• **GOAL**
The first line to copy is the one with "Continue the three.js"; the last is the one with "return matrix". Copy each line in that range exactly, leaving out all others.

• **PROVIDED DATA**

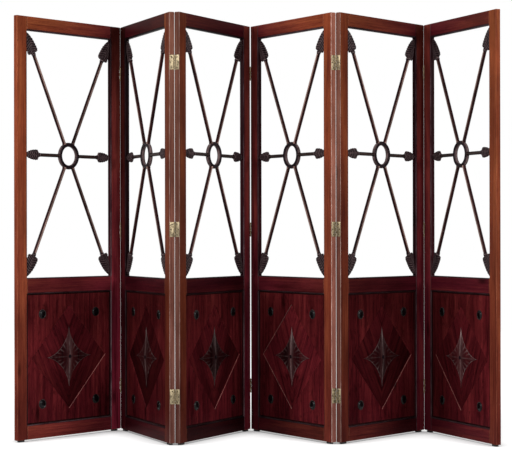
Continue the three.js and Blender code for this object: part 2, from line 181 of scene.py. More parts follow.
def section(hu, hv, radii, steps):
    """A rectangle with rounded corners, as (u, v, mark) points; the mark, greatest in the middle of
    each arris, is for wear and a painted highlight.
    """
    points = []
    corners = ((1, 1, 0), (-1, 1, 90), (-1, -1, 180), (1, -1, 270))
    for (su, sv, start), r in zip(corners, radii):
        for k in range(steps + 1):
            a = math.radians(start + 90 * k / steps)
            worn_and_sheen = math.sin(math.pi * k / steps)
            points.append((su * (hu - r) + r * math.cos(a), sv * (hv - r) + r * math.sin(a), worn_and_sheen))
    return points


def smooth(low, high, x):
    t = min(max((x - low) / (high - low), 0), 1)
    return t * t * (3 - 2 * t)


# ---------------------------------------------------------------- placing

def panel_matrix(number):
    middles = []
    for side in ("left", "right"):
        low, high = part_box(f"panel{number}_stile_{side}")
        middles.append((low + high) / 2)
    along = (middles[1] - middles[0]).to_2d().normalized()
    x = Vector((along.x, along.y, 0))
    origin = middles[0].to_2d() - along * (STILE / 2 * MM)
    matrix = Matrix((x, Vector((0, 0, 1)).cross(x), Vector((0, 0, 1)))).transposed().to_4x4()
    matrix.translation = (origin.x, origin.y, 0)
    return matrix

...

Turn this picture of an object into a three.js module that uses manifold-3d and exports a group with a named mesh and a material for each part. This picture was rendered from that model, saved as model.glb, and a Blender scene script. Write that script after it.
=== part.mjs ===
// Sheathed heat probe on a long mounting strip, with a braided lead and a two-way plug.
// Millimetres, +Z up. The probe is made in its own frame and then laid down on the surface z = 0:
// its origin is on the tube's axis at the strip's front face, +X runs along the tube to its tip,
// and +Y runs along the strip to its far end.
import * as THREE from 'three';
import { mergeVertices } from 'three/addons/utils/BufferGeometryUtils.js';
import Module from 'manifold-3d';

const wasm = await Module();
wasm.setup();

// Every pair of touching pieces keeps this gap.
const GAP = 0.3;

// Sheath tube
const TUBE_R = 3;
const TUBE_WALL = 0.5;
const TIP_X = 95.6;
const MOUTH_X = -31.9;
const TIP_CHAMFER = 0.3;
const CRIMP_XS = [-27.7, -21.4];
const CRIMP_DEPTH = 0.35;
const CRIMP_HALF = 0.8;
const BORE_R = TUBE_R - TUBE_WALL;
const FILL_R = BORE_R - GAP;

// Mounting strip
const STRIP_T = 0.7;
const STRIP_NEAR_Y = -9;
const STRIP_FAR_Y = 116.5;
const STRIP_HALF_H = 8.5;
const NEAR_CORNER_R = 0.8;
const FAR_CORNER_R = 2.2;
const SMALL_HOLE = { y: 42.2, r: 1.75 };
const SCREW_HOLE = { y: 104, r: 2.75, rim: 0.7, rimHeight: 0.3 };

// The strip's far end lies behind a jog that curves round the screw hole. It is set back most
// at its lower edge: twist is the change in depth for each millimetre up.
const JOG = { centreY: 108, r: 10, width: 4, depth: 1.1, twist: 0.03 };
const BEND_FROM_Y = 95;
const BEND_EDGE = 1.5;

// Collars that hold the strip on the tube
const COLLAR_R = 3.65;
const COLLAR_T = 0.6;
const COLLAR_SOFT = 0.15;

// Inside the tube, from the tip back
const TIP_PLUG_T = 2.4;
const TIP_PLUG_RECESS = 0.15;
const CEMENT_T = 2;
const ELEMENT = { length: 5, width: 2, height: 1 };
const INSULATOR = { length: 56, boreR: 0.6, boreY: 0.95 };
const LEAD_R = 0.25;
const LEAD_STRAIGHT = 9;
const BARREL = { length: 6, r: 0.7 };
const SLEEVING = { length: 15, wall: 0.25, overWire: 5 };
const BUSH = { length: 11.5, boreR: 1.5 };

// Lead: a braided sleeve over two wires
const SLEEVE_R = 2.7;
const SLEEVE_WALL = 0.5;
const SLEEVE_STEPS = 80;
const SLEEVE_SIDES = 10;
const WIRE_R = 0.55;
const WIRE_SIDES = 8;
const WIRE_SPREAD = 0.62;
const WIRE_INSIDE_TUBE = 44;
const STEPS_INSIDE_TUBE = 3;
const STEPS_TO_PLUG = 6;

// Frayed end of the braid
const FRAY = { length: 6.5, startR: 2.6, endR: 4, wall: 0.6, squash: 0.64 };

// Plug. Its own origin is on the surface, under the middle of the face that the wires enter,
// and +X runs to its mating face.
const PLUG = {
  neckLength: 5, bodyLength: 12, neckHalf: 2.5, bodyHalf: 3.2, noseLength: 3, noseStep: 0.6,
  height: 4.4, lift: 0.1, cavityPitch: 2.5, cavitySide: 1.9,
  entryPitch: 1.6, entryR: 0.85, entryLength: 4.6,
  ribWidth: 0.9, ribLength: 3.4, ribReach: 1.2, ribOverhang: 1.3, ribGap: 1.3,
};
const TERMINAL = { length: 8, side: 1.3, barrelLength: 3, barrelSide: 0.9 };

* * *

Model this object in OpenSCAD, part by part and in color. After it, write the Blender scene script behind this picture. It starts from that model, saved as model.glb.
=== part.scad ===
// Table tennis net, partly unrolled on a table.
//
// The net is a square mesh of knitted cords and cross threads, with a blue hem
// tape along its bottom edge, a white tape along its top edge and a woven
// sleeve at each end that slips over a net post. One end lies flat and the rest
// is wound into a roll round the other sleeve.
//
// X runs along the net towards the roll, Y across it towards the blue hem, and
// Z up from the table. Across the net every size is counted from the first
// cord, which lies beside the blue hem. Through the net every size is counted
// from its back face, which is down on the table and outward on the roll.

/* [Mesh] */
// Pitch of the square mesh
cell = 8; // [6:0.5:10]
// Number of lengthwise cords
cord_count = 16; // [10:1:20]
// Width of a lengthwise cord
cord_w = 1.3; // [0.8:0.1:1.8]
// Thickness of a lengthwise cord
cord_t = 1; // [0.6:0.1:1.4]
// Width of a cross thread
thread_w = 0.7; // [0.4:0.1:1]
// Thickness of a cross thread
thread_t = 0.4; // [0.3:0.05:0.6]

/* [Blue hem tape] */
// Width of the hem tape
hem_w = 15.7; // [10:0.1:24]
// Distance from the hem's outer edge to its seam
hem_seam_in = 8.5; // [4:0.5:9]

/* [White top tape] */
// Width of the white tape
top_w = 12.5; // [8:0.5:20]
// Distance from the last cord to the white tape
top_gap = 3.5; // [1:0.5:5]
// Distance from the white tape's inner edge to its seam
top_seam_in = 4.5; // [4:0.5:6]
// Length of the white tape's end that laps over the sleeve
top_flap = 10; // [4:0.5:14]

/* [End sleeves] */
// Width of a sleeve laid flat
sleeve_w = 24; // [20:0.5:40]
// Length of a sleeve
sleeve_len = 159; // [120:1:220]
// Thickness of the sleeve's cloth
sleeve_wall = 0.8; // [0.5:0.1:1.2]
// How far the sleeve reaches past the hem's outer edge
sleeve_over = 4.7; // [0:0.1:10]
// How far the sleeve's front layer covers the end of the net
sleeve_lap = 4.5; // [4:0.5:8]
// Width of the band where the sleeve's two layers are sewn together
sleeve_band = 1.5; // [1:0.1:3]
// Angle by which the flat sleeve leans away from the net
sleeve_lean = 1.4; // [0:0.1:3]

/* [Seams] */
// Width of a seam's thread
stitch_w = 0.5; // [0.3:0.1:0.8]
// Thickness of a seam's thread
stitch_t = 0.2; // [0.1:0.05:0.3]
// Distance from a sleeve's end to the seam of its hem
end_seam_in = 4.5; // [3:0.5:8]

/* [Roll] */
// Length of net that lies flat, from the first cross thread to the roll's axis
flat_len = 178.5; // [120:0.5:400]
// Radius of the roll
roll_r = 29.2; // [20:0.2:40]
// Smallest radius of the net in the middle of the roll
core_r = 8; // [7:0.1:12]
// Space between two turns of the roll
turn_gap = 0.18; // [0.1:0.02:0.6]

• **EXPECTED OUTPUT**
Continue the three.js and Blender code for this object: part 2, from line 181 of scene.py. More parts follow.
def section(hu, hv, radii, steps):
    """A rectangle with rounded corners, as (u, v, mark) points; the mark, greatest in the middle of
    each arris, is for wear and a painted highlight.
    """
    points = []
    corners = ((1, 1, 0), (-1, 1, 90), (-1, -1, 180), (1, -1, 270))
    for (su, sv, start), r in zip(corners, radii):
        for k in range(steps + 1):
            a = math.radians(start + 90 * k / steps)
            worn_and_sheen = math.sin(math.pi * k / steps)
            points.append((su * (hu - r) + r * math.cos(a), sv * (hv - r) + r * math.sin(a), worn_and_sheen))
    return points


def smooth(low, high, x):
    t = min(max((x - low) / (high - low), 0), 1)
    return t * t * (3 - 2 * t)


# ---------------------------------------------------------------- placing

def panel_matrix(number):
    middles = []
    for side in ("left", "right"):
        low, high = part_box(f"panel{number}_stile_{side}")
        middles.append((low + high) / 2)
    along = (middles[1] - middles[0]).to_2d().normalized()
    x = Vector((along.x, along.y, 0))
    origin = middles[0].to_2d() - along * (STILE / 2 * MM)
    matrix = Matrix((x, Vector((0, 0, 1)).cross(x), Vector((0, 0, 1)))).transposed().to_4x4()
    matrix.translation = (origin.x, origin.y, 0)
    return matrix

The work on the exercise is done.